Os olhos. As cores vistas nesses olhos. O acordar no meio da noite só pra ver o outro dormir.
A espera pelo despertar do outro dia pra poder ver o outro abrir os olhos e beber dessas cores, como se precisasse delas para um último suspiro.
Ironicamente, o que mais me encanta é o que mais me mete medo. Porque me perco nas cores, nos olhos, no adormecer e despertar. Me perco no que você me concede.
Quando eu te vejo, desvio o olhar. Muitas vezes fiz isso, tantas vezes... Perco a conta, me perco até na aritmética. E se me permitia te olhar, me embebia da sua miscelânea. Pois teus olhos têm mil cores, multicolorido, dependente de sol para esverdear, de sombra pra escurecer, de luz para ofuscar meus pensamentos. Teus cabelos também eram compostos de muitas cores, assim como a barba que nunca machucava, tão colorida quanto a confusão de seus olhares. Até teu sorriso me confundia, não sabia porque sorria, mas o fazia muito bem, como se fosse um desses dedicados a mim, como se eu pudesse ver seu verdadeiro eu naquele sorriso. E tanto quanto suas cores, assim era o seu comportamento. Tantos milhões de seres num só, tão simples e perfeito para si mesmo, tão confuso para mim. E eu fui tentando desembaraçar suas cores, seus nós, seus seres. Tentei por muitas vezes, tanto que eu mesma me perdi. Me tornei milhões de cores, centenas de seres, numa explosão de luzes que cegavam minhas armadilhas, tão bem preparadas desde que descobri a necessidade de um outro alguém por perto. E seus seres multicoloridos me desarmam; e eu me perco; e me permito; e me faço em pedaços – porque só as suas cores me unem, só o seu sorriso me bebe e me inebria, só você me refaz; sua, somente sua.

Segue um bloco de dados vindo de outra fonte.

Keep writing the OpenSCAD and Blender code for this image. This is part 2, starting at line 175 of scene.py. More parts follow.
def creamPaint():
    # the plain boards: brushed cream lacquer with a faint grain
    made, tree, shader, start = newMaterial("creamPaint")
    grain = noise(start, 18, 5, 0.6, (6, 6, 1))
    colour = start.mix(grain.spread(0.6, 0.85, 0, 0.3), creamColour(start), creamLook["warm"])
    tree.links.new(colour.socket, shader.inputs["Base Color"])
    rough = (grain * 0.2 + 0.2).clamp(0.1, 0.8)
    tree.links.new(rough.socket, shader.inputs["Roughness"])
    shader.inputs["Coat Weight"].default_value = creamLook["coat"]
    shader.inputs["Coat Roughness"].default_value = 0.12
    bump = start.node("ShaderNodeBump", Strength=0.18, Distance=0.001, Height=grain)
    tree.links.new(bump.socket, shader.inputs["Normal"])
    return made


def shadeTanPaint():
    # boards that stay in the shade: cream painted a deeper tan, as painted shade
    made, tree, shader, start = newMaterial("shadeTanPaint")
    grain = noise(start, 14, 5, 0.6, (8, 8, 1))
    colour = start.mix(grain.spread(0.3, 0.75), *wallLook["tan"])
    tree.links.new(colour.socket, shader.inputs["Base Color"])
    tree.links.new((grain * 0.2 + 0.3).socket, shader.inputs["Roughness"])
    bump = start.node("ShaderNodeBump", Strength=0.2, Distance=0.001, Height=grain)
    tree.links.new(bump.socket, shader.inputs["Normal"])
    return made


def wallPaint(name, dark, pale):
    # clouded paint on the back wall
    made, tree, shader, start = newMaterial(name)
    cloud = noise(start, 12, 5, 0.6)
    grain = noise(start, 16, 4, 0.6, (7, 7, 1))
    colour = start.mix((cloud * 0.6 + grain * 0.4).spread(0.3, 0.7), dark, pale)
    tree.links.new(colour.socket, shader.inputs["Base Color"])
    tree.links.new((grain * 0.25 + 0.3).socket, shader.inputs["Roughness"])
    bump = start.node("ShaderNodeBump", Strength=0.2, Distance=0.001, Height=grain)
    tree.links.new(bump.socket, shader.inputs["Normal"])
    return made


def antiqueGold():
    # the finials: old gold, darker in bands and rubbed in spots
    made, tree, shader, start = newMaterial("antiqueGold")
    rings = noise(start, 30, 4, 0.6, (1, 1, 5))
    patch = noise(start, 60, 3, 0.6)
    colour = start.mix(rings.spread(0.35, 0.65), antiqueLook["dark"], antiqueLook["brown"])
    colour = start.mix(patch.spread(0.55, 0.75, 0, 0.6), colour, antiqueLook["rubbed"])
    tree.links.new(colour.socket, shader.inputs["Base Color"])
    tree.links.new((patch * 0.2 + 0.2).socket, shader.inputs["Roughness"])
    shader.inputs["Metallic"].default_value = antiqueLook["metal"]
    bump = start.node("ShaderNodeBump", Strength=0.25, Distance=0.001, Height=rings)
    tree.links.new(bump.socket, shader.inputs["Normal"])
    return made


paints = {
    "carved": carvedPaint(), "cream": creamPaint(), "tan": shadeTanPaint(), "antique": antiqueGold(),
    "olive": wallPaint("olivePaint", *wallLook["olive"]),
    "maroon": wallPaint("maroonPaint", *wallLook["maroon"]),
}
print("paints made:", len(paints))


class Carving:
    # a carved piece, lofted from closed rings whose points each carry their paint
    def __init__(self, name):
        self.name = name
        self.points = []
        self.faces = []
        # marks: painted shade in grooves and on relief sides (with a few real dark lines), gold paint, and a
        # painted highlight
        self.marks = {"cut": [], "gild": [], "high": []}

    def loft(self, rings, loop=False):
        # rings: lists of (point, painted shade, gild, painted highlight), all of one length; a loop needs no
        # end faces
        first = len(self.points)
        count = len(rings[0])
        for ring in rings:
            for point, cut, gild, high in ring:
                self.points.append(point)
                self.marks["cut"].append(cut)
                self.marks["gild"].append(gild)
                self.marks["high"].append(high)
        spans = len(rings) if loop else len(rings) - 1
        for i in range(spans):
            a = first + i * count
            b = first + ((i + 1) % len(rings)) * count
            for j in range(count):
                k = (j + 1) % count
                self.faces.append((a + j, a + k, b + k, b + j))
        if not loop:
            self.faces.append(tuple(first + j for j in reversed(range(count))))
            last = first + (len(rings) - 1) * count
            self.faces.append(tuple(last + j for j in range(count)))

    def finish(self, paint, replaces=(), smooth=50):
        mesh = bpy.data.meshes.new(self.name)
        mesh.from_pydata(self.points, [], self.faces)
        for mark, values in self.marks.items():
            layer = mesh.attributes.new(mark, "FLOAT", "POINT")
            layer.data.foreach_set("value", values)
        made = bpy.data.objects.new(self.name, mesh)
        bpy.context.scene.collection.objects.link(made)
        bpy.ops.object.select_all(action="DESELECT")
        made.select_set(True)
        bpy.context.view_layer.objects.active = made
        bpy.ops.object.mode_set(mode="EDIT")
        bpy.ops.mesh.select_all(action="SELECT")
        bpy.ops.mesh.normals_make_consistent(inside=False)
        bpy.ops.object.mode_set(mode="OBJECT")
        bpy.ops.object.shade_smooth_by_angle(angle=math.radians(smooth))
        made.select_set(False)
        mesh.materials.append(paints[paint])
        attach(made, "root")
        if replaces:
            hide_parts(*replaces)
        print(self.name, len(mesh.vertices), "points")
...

terça-feira, 6 de janeiro de 2009

sem vogais ou consoantes.


o carteiro usa roupas amarelas. cor de sol. cor de luz.
traz palavras, notícias, destinos.
mas hoje não. hoje vieram números, jornais, panfletos.
mas não veio luz.
hoje ele trouxe com as gotas de chuva o vazio de não-cartas.

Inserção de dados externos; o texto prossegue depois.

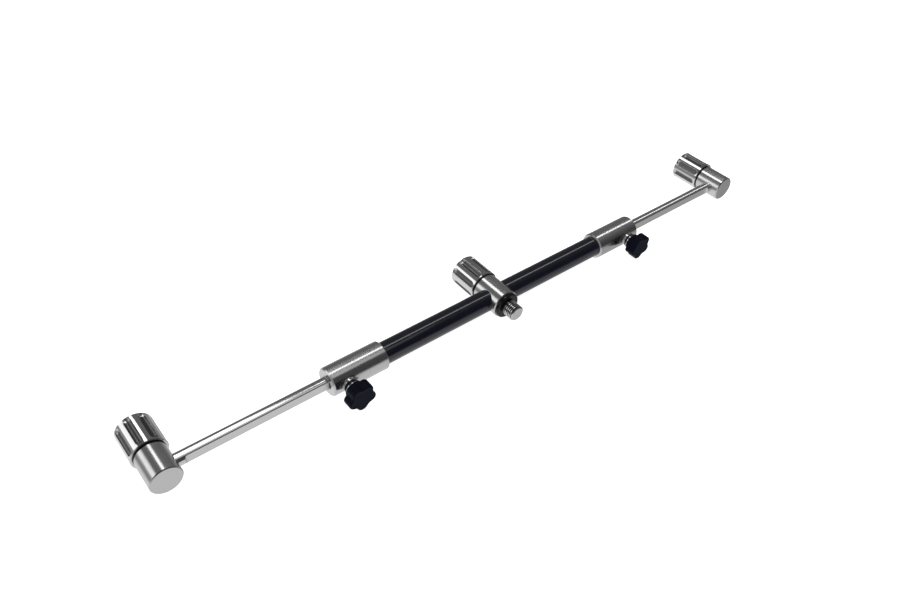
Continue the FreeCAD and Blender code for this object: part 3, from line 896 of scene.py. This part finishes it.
def make_knob(side):
    """The moulded knob: lobes that run into scallops, and a neck behind them."""
    node = "knob_" + side
    low, high = box_mm(node)
    screw = turned_on_y("thumb_screw_" + side)[0]
    reach = np.abs(np.array([low[0], high[0]]) - screw[0]).max()
    radius = max(reach, np.abs(np.array([low[2], high[2]]) - screw[2]).max())
    y0, y1 = low[1], high[1]
    shell = Shell("Y", (screw[0], 0, screw[2]))
    phase = math.radians(KNOB_ANGLE[side])
    t = around(240)

    def star(t):
        wave = (1 - np.cos(KNOB_LOBES * (t - phase))) / 2
        r = radius - KNOB_SCALLOP * wave ** KNOB_SCALLOP_POWER
        return np.stack([r * np.cos(t), r * np.sin(t)], -1)

    edge = star(t)
    run = star(t + NUDGE) - star(t - NUDGE)
    out = np.stack([run[:, 1], -run[:, 0]], -1)
    out /= np.linalg.norm(out, axis=1, keepdims=True)
    back = y1 - KNOB_NECK_LEN
    rim_in, rim_out = -KNOB_ROUND - KNOB_RIM[0], -KNOB_ROUND - KNOB_RIM[1]
    profile, lean, length = outline([
        (rim_in, y0 + KNOB_DISH, KNOB_RIM_ROUND[0]), (rim_out, y0, KNOB_RIM_ROUND[1]),
        (0, y0, KNOB_ROUND), (0, back, KNOB_ROUND), (-KNOB_ROUND - KNOB_BACK, back, 0)])
    rows = edge[None] + profile[:, None, :1] * out[None]
    heights = np.broadcast_to(profile[:, None, 1:], (*rows.shape[:2], 1))
    points = np.concatenate([rows, heights], -1)
    lean_out = lean[:, None, :1] * out[None]
    normals = np.concatenate([lean_out, np.broadcast_to(lean[:, None, 1:], heights.shape)], -1)
    uv = np.stack(np.broadcast_arrays(t[None, :] / TAU, length[:, None]), -1)
    shell.grid(points, normals, uv)
    for row, level, inner_r, way in ((points[0], points[0, 0, 2], 0.0, -1),
                                     (points[-1], back, KNOB_NECK_R, 1)):
        circle = np.stack([inner_r * np.cos(t), inner_r * np.sin(t), 0 * t + level], -1)
        share = np.linspace(0, 1, 6)[:, None, None]
        disc = circle + (row - circle) * share
        shell.grid(disc, np.zeros_like(disc) + (0, 0, way), np.zeros((6, len(t), 2)))
    turn(shell, [
        (KNOB_NECK_R, back, 0), (KNOB_NECK_R, y1, KNOB_NECK_EDGE), (SCREW_R, y1, 0)], t)
    finish_piece(shell, "clamp_knob_" + side, "knob_plastic", "thumbscrew_" + side, node)


for rest_name in RESTS:
    make_collar(rest_name)
    rest_body = "centre" if rest_name == "centre" else "bar_" + rest_name
    make_ring("drag_ring_" + rest_name, "collar_%s_o_ring" % rest_name, "rubber",
              rest_body, SPIGOT_R + RING_GAP, RING_ROUND)
make_hub()
make_stud()
make_ring("stud_locking_ring", "stud_ring", "rubber", "centre",
          STUD_RELIEF[0] + RING_GAP, *STUD_RING_ROUND)
make_tube()
for side_name in SIDES:
    make_head(side_name)
    make_sleeve(side_name)
    make_bar(side_name)
    make_clamp(side_name)
    make_screw(side_name)
    make_ring("screw_ring_" + side_name, "thumb_screw_o_ring_" + side_name, "rubber",
              "thumbscrew_" + side_name, SCREW_R + RING_GAP, RING_ROUND)
    make_knob(side_name)

# the CAD nodes that stay in sight take a finish of their own
SLOT_OF = {
    "bolt": "bolt_steel", "washer": "bolt_steel", "stop_screw": "bolt_steel",
    "bush": "acetal", "pad": "acetal"}
for node_name, node_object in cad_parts.items():
    if node_object.hide_render:
        continue
    for word, slot_name in SLOT_OF.items():
        if word in node_name:
            for holder in node_object.material_slots:
                holder.material = MATERIALS[slot_name]


# ================================ stage ================================================
FLOOR_HALF = 6.0
FLOOR_DROP = 0.0001          # below the object's lowest face
FLOOR_GLOW = 0.8
SOFTBOXES = {                # place, target, size and power of each
    "overhead_softbox": ((0.02, 0.46, 1.2), (0.02, 0.46, 0.0), (0.36, 1.32), 3.1),
    "front_softbox": ((0.2, -0.5, 1.2), (0.2, -0.5, 0.0), (0.8, 0.5), 0.6),
    "right_softbox": ((1.0, 0.22, 1.2), (1.0, 0.22, 0.0), (1.5, 0.18), 2.3),
    "left_softbox": ((-1.13, 0.68, 0.55), (0.0, 0.0, 0.1), (0.9, 0.55), 1.6),
}
# strengths of the world: its walls and table in reflections, its light, and its look
WALLS = {"back": 0.17, "front": 0.07, "left": 0.42}
TABLE = {"front": 0.92, "back": 1.1, "right": 0.4, "rim": 0.25}
DIFFUSE_LIGHT = 0.82
BACKDROP = 1.3
CAMERA_LENS = 31.94                        # in millimetres, for a sensor of this width
CAMERA_SENSOR = 36.0
CAMERA_PLACE = (-0.24865, -0.24701, 0.31788)
CAMERA_TURN = (-41.415, -42.229, 4.118)    # yaw, pitch and roll in degrees


def make_floor():
    """A wide pale floor, lit a little from within and left out of reflections."""
    mesh = bpy.data.meshes.new("studio_floor")
    signs = ((-1, -1), (1, -1), (1, 1), (-1, 1))
    mesh.from_pydata([(FLOOR_HALF * a, FLOOR_HALF * b, 0) for a, b in signs], [], [(0, 1, 2, 3)])
    floor = bpy.data.objects.new("studio_floor", mesh)
    bpy.context.scene.collection.objects.link(floor)
    floor.location.z = -FLOOR_DROP
    material, nodes, links, shader = node_material("studio_floor")
    shader.inputs["Base Color"].default_value = (0.9, 0.9, 0.9, 1)
    shader.inputs["Emission Color"].default_value = (1, 1, 1, 1)
    shader.inputs["Emission Strength"].default_value = FLOOR_GLOW
    shader.inputs["Roughness"].default_value = 0.8
    shader.inputs["Specular IOR Level"].default_value = 0.1
    mesh.materials.append(material)
    floor.visible_glossy = False


def area_light(name, place, target, size, power):
    """A rectangular softbox."""
    light = bpy.data.lights.new(name, "AREA")
    light.shape = "RECTANGLE"
    light.size, light.size_y = size
    light.energy = power
    lamp = bpy.data.objects.new(name, light)
    bpy.context.scene.collection.objects.link(lamp)
    lamp.location = place
    way = Vector(target) - Vector(place)
    lamp.rotation_euler = way.to_track_quat("-Z", "Y").to_euler()
    lamp.visible_camera = False


def make_world():
    """The studio round the object: a pale table, grey walls, a dark side in front.

    Glossy surfaces see that room. Other light and the camera see an even white.
    """
    world = bpy.data.worlds.new("studio")
    bpy.context.scene.world = world
    world.use_nodes = True
    nodes, links = world.node_tree.nodes, world.node_tree.links
    nodes.clear()

    def step(value, low, high):
        """A smooth step from 0 at low to 1 at high."""
        node = nodes.new("ShaderNodeMapRange")
        node.interpolation_type = "SMOOTHSTEP"
        node.inputs["From Min"].default_value = low
        node.inputs["From Max"].default_value = high
        links.new(value, node.inputs["Value"])
        return node.outputs["Result"]

    def between(share, low, high):
        """low where share is 0, high where it is 1."""
        return mixed(nodes, links, share, low, high, "FLOAT")

    place = nodes.new("ShaderNodeTexCoord")
    x, y, z = parts_of(nodes, links, place.outputs["Generated"])
    front, left, down = (calculated(nodes, links, "MULTIPLY", way, -1.0) for way in (y, x, z))
    room = between(step(front, 0.2, 0.7), WALLS["back"], WALLS["front"])
    room = between(step(left, 0.45, 0.8), room, WALLS["left"])
    lean = calculated(nodes, links, "MULTIPLY", step(front, 0.1, 0.6), 0.2)
    near = calculated(nodes, links, "ADD", down, lean)
    lit = between(step(y, -0.4, 0.4), TABLE["front"], TABLE["back"])
    lit = between(step(x, 0.3, 0.85), lit, TABLE["right"])
    table = between(step(near, 0.05, 0.5), TABLE["rim"], lit)
    studio = between(step(down, -0.03, 0.05), room, table)
    paths = nodes.new("ShaderNodeLightPath")
    seen = between(paths.outputs["Is Glossy Ray"], DIFFUSE_LIGHT, studio)
    seen = between(paths.outputs["Is Camera Ray"], seen, BACKDROP)
    background = nodes.new("ShaderNodeBackground")
    output = nodes.new("ShaderNodeOutputWorld")
    links.new(seen, background.inputs["Strength"])
    links.new(background.outputs["Background"], output.inputs["Surface"])


def make_camera():
    """The photograph's view, from above the left front."""
    camera = bpy.data.cameras.new("camera")
    camera.sensor_width = CAMERA_SENSOR
    camera.lens = CAMERA_LENS
    camera.clip_start = 0.01
    yaw, pitch, roll = (math.radians(angle) for angle in CAMERA_TURN)
    level = math.cos(pitch)
    forward = Vector((-math.sin(yaw) * level, math.cos(yaw) * level, math.sin(pitch)))
    right = Vector((math.cos(yaw), math.sin(yaw), 0))
    up = right.cross(forward)
    across = right * math.cos(roll) + up * math.sin(roll)
    upright = up * math.cos(roll) - right * math.sin(roll)
    holder = bpy.data.objects.new("camera", camera)
    bpy.context.scene.collection.objects.link(holder)
    turned = Matrix((across, upright, -forward)).transposed()
    holder.matrix_world = Matrix.Translation(CAMERA_PLACE) @ turned.to_4x4()
    bpy.context.scene.camera = holder


make_floor()
make_world()
make_camera()
for light_name, light_settings in SOFTBOXES.items():
    area_light(light_name, *light_settings)
bpy.context.scene.view_settings.view_transform = "Standard"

"I remember the way that you move
you're dancing easily through my dreams
it's hitting me harder and harder with all your smiles
you are crazy gentle in the way you kiss"

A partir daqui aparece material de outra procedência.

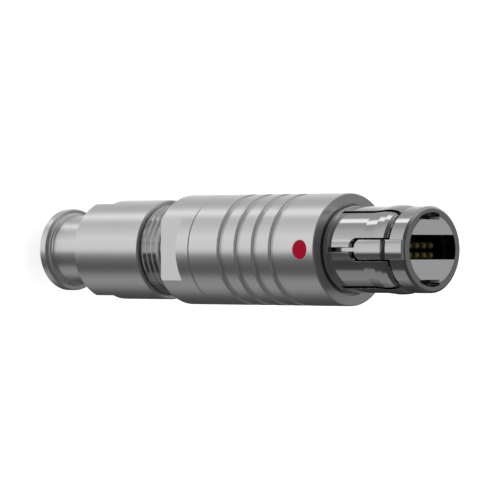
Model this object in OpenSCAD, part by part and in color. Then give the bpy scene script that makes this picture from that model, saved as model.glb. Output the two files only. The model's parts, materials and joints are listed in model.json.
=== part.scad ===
// Circular push-pull plug with a latch sleeve, a keyed nose and a screwed cable clamp.
// It stands on the rear flange of its back nut: the axis is +Z, the nose is up, and the
// key, the index dot and one of the collar's wrench flats face -Y. Millimetres.

/* [Grip sleeve] */
// Outer diameter of the grip sleeve, which the collar shares
grip_d = 12; // [11.5:0.1:14.5]
// Length of the grip sleeve
grip_l = 18.49; // [16.5:0.01:22.5]
// Wall of the grip sleeve round the latch sleeve's thread
grip_wall = 1.13; // [1:0.01:1.4]
// Wall of the grip sleeve round its rear guide bore
guide_wall = 1.4; // [1.3:0.01:1.7]
// Width of one grip groove
groove_w = 0.94; // [0.7:0.01:1.3]
// Depth of a grip groove
groove_depth = 0.32; // [0.1:0.01:0.5]
// Radius at the floor of a grip groove
groove_round = 0.24; // [0.05:0.01:0.3]
// Distance from groove to groove
groove_pitch = 2.54; // [1.8:0.01:3]
// Number of grip grooves
groove_count = 4; // [1:1:4]
// Middle of the first groove, from the sleeve's rear end
groove_first = 4.82; // [3:0.01:5]
// Chamfer on the two edges that meet in the joint line behind the sleeve
joint_chamfer = 0.08; // [0.02:0.01:0.2]
// Chamfer on the outer edge of the sleeve's front face
front_chamfer = 0.08; // [0.02:0.01:0.3]

/* [Index dot] */
// Diameter of the index dot
dot_d = 2.06; // [1:0.01:2.6]
// Thickness of the index dot at its middle
dot_t = 0.3; // [0.15:0.01:0.5]
// Middle of the dot, from the sleeve's front face
dot_back = 1.95; // [1.3:0.01:2.4]

/* [Latch sleeve] */
// Length of the latch sleeve's screwed collar
latch_thread_l = 6; // [3:0.1:8]
// Depth of the latch sleeve's collar behind the sleeve's front face
latch_inset = 0.35; // [0.1:0.01:1]
// Step from the screwed collar down to the neck in front of it
latch_collar_step = 0.22; // [0.1:0.01:0.4]
// Length of that neck in front of the grip sleeve
latch_neck_l = 0.82; // [0.3:0.01:1.2]
// Chamfered step from the neck down to the fingers
latch_neck_step = 0.09; // [0.05:0.01:0.2]
// How far the fingers reach out of the grip sleeve
latch_out = 8.75; // [7.8:0.01:10.5]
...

segunda-feira, 5 de janeiro de 2009

Sem motivo para os olhos de cigana.


De que adiantam os rodopios e as febres?
As mãos, os ares, o arrancar do ego.
De que adiantam os suspiros que fazem com que eles se arremessem, se atirem do alto, percam o medo, o tempo, o destino?
De nada adianta.
O perfume que inebria, os traços que encantam, as palavras que enobrecem... Nada adianta.
Ela nunca alcança, nunca alcançaria, por mais que quisesse. Pode estar perto, muito perto, mas não chega.
Não se chega. Ao estável? À calmaria? À paz que acalenta o coração? Nunca chega.
Seria preciso mais milhões deles, mais marcas, mais amores eternos... Ainda assim, ela não alcança.
É fato. Fadada a ser só e por si só nunca alcançar - nem mesmo a fraqueza da neblina.